Your instructions: Exactly the lines from the one with "return Rot(0, -slit_angle, 0) * slab" to the one with "world = obj.matrix_world.copy()", both included, are to be printed again; leave out the rest.

Supplied records:
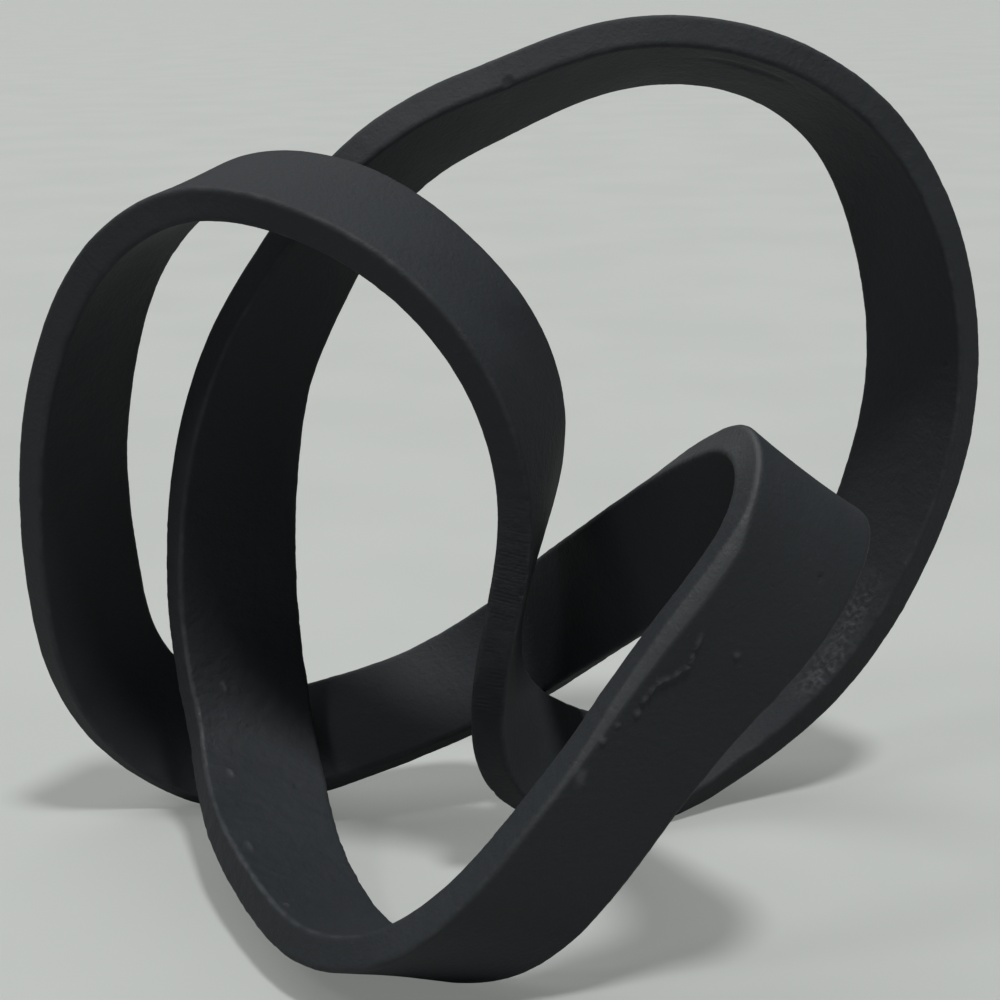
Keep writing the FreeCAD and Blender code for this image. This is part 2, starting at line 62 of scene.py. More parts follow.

==

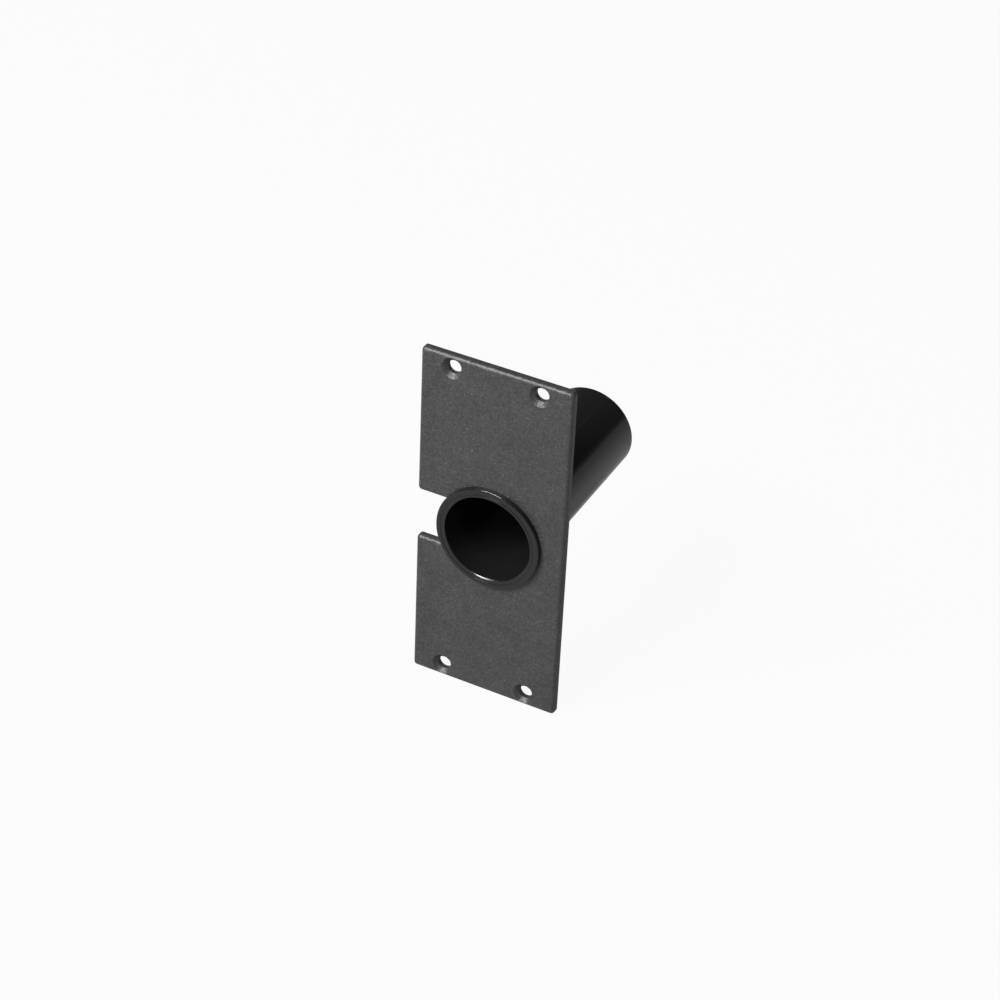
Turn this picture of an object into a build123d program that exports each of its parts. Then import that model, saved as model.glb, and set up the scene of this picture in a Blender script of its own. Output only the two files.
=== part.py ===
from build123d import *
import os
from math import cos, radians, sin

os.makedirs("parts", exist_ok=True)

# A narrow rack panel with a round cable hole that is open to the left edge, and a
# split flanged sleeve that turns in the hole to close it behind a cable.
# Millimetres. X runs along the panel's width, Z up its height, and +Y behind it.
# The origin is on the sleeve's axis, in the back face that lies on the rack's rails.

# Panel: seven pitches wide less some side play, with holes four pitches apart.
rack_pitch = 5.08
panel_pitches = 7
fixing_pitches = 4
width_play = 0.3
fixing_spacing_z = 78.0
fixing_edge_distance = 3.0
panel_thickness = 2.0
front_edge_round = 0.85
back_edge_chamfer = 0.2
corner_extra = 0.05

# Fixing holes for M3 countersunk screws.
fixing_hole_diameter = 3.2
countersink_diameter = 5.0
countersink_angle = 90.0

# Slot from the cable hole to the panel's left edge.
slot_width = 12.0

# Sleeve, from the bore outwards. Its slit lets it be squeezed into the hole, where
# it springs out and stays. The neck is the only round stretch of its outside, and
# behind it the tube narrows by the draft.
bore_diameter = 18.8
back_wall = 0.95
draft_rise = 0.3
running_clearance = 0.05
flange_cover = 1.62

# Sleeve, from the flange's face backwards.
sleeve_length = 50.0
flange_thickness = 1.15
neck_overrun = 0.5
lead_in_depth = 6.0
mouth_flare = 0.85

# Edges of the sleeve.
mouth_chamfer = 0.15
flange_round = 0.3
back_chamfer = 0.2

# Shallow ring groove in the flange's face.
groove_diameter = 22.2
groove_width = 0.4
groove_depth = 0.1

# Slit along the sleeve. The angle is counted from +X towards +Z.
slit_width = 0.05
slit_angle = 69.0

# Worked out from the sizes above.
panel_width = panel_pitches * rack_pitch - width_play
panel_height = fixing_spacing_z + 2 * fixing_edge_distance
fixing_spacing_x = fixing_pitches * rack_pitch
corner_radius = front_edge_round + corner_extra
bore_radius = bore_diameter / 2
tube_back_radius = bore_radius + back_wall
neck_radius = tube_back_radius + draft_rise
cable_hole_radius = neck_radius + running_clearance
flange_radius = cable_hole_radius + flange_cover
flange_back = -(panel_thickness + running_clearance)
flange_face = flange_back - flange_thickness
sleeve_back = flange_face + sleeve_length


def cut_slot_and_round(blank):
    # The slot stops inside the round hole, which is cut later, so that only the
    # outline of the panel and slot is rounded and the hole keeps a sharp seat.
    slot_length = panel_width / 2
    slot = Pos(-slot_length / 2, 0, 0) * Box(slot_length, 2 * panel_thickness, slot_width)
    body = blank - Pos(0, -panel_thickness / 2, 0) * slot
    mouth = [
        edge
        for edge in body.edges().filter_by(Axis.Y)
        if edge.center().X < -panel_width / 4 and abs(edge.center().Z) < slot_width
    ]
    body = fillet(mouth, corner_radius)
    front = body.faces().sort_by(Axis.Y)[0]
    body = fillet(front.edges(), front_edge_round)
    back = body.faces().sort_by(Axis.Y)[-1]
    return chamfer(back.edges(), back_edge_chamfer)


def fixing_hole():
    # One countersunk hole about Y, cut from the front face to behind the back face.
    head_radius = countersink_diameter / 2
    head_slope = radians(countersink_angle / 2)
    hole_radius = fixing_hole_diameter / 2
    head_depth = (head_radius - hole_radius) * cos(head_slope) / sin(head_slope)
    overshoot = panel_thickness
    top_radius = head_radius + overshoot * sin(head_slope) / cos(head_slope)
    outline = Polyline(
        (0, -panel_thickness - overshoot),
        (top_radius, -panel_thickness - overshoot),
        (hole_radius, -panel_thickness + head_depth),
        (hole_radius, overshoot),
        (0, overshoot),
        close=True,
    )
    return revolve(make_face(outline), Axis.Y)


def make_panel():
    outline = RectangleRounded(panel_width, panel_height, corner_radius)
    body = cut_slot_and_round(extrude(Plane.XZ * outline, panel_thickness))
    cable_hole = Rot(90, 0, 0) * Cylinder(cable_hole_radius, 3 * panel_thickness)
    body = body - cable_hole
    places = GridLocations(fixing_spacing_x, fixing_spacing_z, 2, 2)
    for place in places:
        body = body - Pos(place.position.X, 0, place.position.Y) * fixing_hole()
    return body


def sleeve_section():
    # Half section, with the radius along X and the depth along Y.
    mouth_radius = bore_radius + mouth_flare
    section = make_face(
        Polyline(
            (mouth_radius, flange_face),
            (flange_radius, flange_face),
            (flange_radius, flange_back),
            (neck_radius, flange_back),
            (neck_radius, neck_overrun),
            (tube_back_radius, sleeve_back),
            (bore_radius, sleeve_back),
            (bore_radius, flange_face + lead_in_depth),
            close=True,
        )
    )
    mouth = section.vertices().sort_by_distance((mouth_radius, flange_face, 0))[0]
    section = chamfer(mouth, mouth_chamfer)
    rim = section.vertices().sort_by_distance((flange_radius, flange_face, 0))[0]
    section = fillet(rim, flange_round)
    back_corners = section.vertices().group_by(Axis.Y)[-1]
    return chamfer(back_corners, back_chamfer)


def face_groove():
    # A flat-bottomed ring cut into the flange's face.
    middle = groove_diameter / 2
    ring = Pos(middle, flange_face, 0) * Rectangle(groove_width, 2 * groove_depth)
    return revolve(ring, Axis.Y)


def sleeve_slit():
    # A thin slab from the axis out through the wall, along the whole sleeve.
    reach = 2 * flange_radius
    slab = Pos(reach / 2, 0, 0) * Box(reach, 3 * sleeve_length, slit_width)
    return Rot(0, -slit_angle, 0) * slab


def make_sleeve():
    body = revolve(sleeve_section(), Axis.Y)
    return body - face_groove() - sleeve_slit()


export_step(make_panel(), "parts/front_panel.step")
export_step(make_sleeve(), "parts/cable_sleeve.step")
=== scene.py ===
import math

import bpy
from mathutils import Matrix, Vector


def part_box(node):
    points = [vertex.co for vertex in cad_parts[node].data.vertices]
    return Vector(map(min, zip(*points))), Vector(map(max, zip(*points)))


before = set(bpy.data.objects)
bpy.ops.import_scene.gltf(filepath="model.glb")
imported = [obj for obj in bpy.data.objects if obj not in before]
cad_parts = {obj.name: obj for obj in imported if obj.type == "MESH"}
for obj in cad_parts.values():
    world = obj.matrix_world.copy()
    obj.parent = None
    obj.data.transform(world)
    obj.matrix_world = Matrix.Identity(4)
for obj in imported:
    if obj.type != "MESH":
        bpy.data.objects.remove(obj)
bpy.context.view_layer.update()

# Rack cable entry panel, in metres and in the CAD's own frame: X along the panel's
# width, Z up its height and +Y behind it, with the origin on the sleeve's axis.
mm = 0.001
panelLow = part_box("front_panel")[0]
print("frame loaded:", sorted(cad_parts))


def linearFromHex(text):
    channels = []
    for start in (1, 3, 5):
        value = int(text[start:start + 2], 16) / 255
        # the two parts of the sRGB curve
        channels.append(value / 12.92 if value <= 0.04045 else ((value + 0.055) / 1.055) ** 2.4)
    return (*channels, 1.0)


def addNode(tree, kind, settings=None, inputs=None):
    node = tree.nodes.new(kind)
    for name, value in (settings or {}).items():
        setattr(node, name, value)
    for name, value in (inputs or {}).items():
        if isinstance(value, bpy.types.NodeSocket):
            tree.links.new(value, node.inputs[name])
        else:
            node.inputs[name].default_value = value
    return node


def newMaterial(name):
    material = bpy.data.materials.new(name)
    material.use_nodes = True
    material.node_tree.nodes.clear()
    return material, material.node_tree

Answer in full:
    return Rot(0, -slit_angle, 0) * slab


def make_sleeve():
    body = revolve(sleeve_section(), Axis.Y)
    return body - face_groove() - sleeve_slit()


export_step(make_panel(), "parts/front_panel.step")
export_step(make_sleeve(), "parts/cable_sleeve.step")
=== scene.py ===
import math

import bpy
from mathutils import Matrix, Vector


def part_box(node):
    points = [vertex.co for vertex in cad_parts[node].data.vertices]
    return Vector(map(min, zip(*points))), Vector(map(max, zip(*points)))


before = set(bpy.data.objects)
bpy.ops.import_scene.gltf(filepath="model.glb")
imported = [obj for obj in bpy.data.objects if obj not in before]
cad_parts = {obj.name: obj for obj in imported if obj.type == "MESH"}
for obj in cad_parts.values():
    world = obj.matrix_world.copy()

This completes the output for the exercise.